The key component in here is these sleeping bags is the down fill. All are filled with varying qualities of down. The fluffy stuff underneath a duck/goose’s feathers that traps air and keeps them warm. In a sleeping bag the down gives the bags its loft, which in turn traps air, insulates your body and keeps your heat in. As you can see each bag as a different degree of loft. The North Face Solar Flare is filled with 800 fill (the higher the number the better the loft per weight of down), the MEC Dryfoot, 575 fill and the military bag is unknown. The North Face bag is the clear winner here (almost twice as thick as both the military and MEC bags), followed by the MEC bag then the military bag. And it shows, as it translates into the highest temperature rating at -30 degrees Celsius. Not only does the North Face bag have the most loft (which could be the a combination of the quantity of down as well as the quality) it is also the lightest out of all the bags.
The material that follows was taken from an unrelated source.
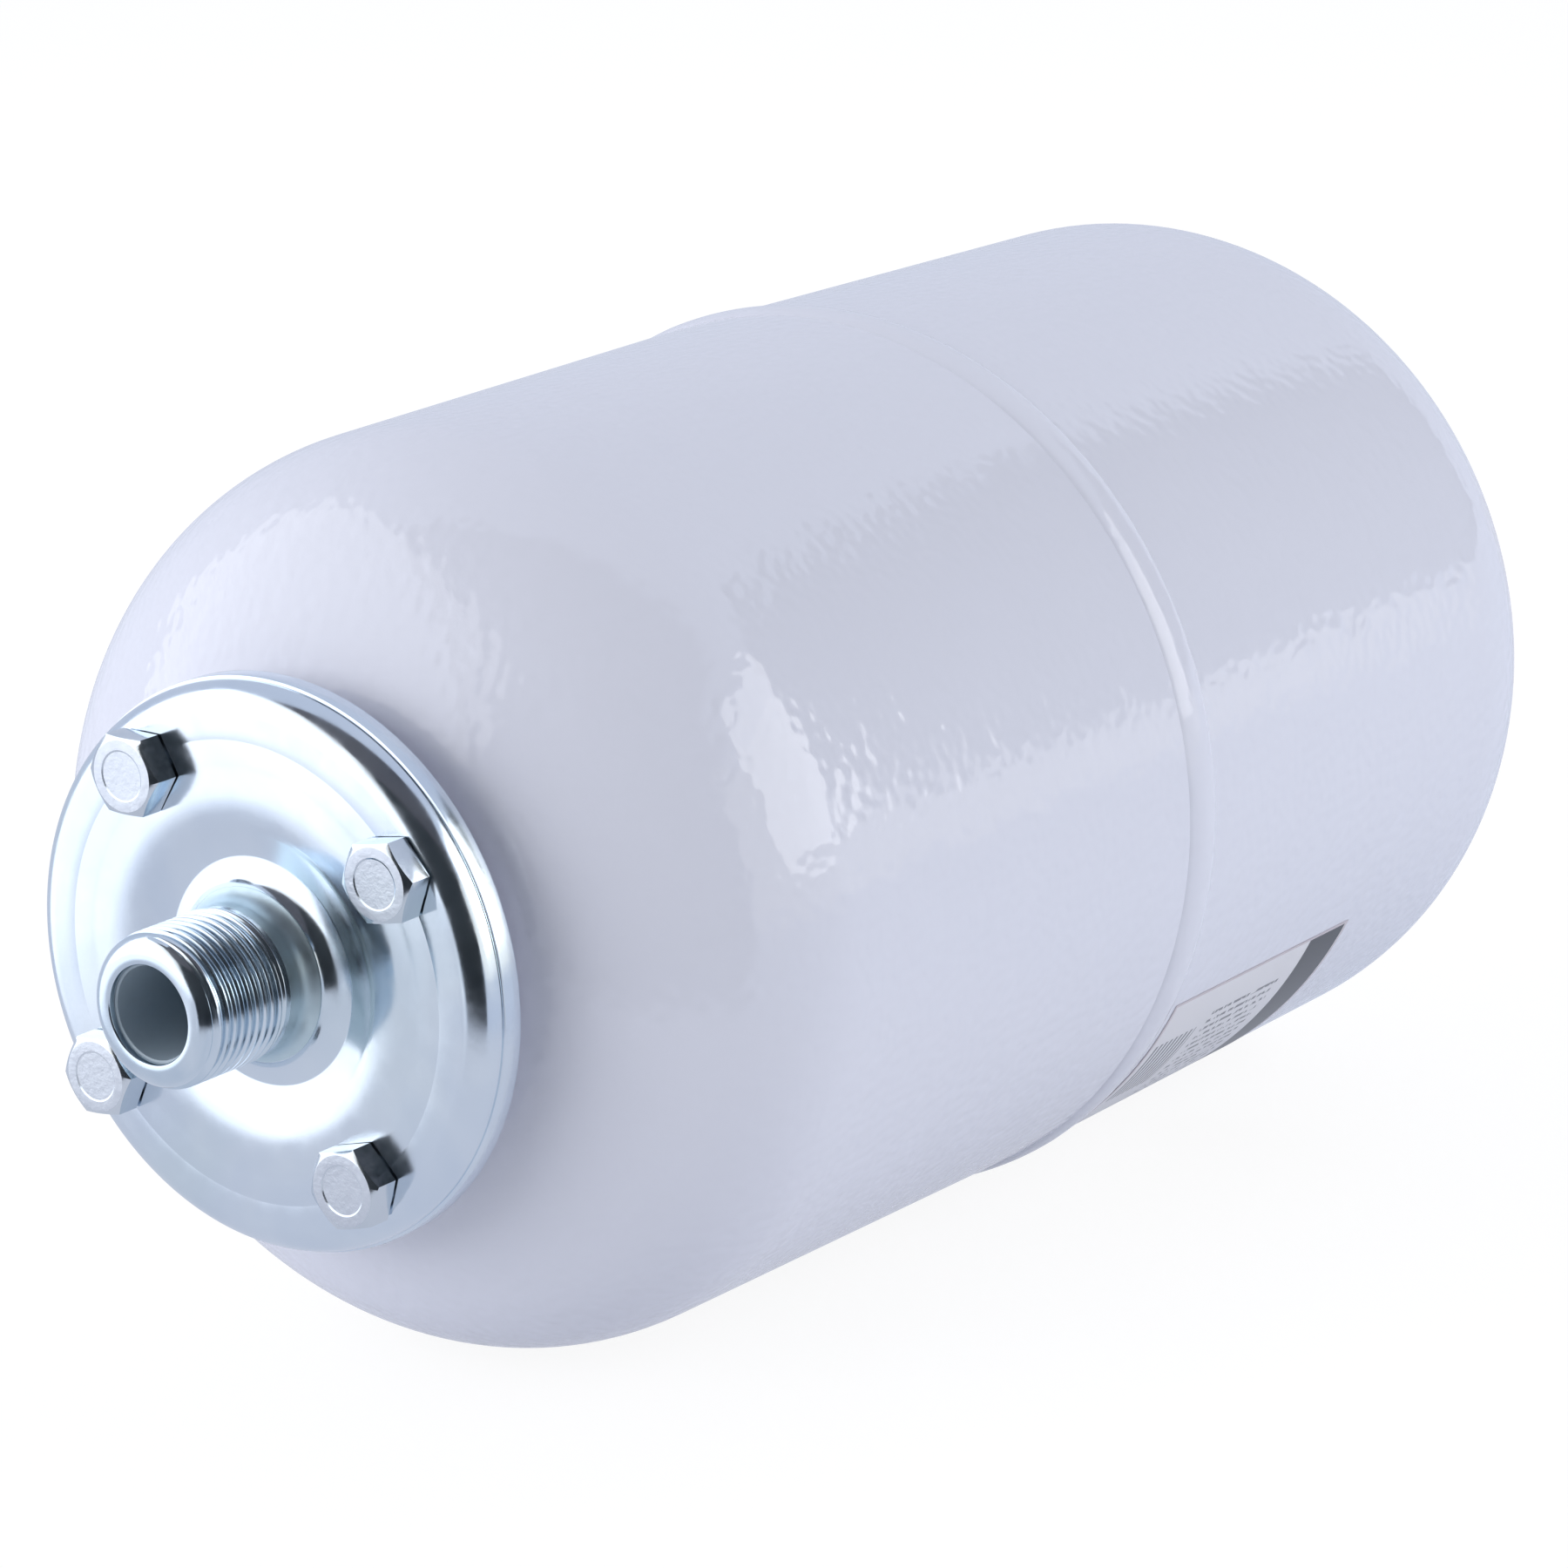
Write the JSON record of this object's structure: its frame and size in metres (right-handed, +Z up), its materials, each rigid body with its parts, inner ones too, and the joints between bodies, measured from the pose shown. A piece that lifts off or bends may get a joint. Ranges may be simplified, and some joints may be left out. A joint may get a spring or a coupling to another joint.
{
  "type": "diaphragm accumulator",
  "caption": "Cylindrical domed pressure vessel with a bolted flange cover and male pipe nipple at one end, a rubber bladder inside and a capped gas valve at the other end.",
  "frame": {"origin": "on the vessel's axis, at the inner end of the nipple's pipe thread, where a fitting stops in front of the cover", "axes": "+X along the vessel from the connection towards the gas valve, +Z up as it lies"},
  "size_m": [0.361, 0.165, 0.165],
  "materials": {
    "white_coat": "gloss powder coat with a faint orange peel",
    "zinc": "bright zinc plating",
    "plain_steel": "plain turned steel",
    "liner_plastic": "smooth moulded plastic",
    "black_rubber": "matte",
    "brass": "turned",
    "spring_steel": "drawn wire",
    "cap_plastic": "moulded, fluted"
  },
  "bodies": {
    "vessel": {"front_shell": "white_coat", "rear_shell": "white_coat", "girth_weld": "white_coat", "counter_flange": "white_coat", "ring_weld": "plain_steel", "flange_cover": "zinc", "connection_nipple": "zinc", "port_liner": "liner_plastic", "bladder": "black_rubber", "flange_bolts": "zinc", "valve_boss": "white_coat", "valve_seal": "black_rubber", "valve_stem": "brass", "core_body": "brass", "core_seal": "black_rubber", "core_spring": "spring_steel"},
    "cap_carrier": {"cap_seal": "black_rubber"},
    "cap": {"valve_cap": "cap_plastic"},
    "valve_pin": {"core_pin": "brass", "poppet_seal": "black_rubber"}
  },
  "joints": [
    {"name": "cap_lift", "type": "slide", "parent": "vessel", "child": "cap_carrier", "axis": [1, 0, 0], "range_m": [0, 0.04]},
    {"name": "cap_turn", "type": "hinge", "parent": "cap_carrier", "child": "cap", "pos_m": [0.33, 0, 0], "axis": [1, 0, 0], "continuous": true},
    {"name": "pin_press", "type": "slide", "parent": "vessel", "child": "valve_pin", "axis": [-1, 0, 0], "range_m": [0, 0.0012], "stiffness_N_per_m": 600, "springref_m": -0.003, "deforming": ["core_spring"]}
  ]
}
Comparatively the MEC Dryfoot is rated to -7 which the military bag is unknown but probably along the lines as the MEC bag based on experience.

I tried both the military bag and the North Face Solar Flare during a military winter warfare exercise in an unheated, virtually uninsulated tent in -25 to -35 degree weather. Now the military bag alone would not normally be sufficient in such temperatures, so what the military gives you is a second sleeping bag to put the first one in. That’s right. Two sleeping bags at the same time.
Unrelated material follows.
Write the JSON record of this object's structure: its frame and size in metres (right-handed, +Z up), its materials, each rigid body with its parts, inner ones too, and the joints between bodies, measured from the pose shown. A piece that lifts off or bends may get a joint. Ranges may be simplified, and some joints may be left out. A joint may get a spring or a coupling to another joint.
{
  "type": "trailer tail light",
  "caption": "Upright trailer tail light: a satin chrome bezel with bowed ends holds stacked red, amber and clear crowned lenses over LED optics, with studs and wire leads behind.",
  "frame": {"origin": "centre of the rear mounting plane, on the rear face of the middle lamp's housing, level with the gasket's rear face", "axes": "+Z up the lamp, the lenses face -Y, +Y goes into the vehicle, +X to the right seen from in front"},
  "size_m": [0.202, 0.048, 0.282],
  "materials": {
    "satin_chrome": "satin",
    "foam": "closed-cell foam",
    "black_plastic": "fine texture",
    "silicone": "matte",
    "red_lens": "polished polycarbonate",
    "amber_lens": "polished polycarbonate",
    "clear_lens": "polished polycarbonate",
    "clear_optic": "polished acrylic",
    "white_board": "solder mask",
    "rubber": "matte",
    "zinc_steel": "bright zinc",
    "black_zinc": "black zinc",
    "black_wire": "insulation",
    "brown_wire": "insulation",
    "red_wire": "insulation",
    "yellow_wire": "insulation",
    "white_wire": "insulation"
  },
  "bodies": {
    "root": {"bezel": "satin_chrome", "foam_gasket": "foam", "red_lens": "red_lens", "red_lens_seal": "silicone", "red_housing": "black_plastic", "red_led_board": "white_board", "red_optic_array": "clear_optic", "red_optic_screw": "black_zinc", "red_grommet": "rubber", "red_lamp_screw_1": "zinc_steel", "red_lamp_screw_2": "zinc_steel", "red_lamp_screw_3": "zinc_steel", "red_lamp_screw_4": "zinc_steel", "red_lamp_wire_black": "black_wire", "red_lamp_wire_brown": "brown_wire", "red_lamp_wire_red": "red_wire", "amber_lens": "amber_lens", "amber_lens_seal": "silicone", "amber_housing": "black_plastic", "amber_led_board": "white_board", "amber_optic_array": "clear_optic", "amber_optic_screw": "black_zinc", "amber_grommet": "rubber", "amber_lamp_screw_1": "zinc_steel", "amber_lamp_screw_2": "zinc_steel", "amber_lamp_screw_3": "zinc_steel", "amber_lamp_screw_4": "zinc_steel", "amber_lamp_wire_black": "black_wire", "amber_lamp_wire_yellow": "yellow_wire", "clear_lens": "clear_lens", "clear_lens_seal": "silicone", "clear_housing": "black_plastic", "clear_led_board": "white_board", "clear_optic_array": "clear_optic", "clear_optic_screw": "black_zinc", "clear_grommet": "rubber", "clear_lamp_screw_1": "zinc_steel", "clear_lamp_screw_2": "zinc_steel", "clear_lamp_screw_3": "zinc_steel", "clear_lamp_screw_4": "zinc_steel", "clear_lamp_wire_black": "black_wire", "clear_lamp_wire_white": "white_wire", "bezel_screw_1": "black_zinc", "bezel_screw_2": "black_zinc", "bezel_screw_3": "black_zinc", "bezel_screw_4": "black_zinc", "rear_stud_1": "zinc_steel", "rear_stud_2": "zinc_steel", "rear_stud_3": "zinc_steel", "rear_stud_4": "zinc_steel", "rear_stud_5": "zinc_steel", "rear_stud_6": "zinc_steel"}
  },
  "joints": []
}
Here you can see the two bags put together giving similar loft if not slightly more than the North Face bag. This combination is warm enough for comfortably sleeping during such cold temperatures. Both the North Face and military bags kept me warm without much difficulty however, carrying 2 military bags is about 5 times the weight and 3x the size (compressed) as the North Face bag. Reasons for this?1) The military bag was designed at the latest the 80s and therefore the qualities of materials wasn’t as good.2) The military bag was designed to be durable and to be able to withstand being tossed around a bunch. The North Face bag wouldn’t be able to survive such treatment as the material is a lot lighter and seemingly more prone to tearing.

All in all, it’s most likely a combination of the two that contributes to the size and weight of the military bag.

To note, I wouldn’t even try sleeping with the MEC bag at -25. You can tell, even though it’s a decent bag, it would keep you warm at those temperatures. And to the tough infantry types, yes I know you often take just one military bag on winter warfare to save weight. I would freeze my a** off.

So, what does this all mean? I’d say if you’re doing mostly summer/fall camping or very mild winter camping, something like the MEC bag will do the trick. I think it cost around $150 at the time (which was at least 10 years ago during my scouting days). If you’re looking at winter camping or high altitude mountaineering where the temperatures easily drop below -10, go with something like the North Face bag, but you’ll be paying a premium. This bag goes for about $600. And if you’re really stuck, are military or have access to a military bag, or need a bag that tough/indestructible (in sleeping bag terms) go for the military bag. 1 bag for summer/fall or 2 bags for harsh winters.

And don’t forget your blue foamie or thermarest! That adds a ton of insulation between you and the hard cold ground.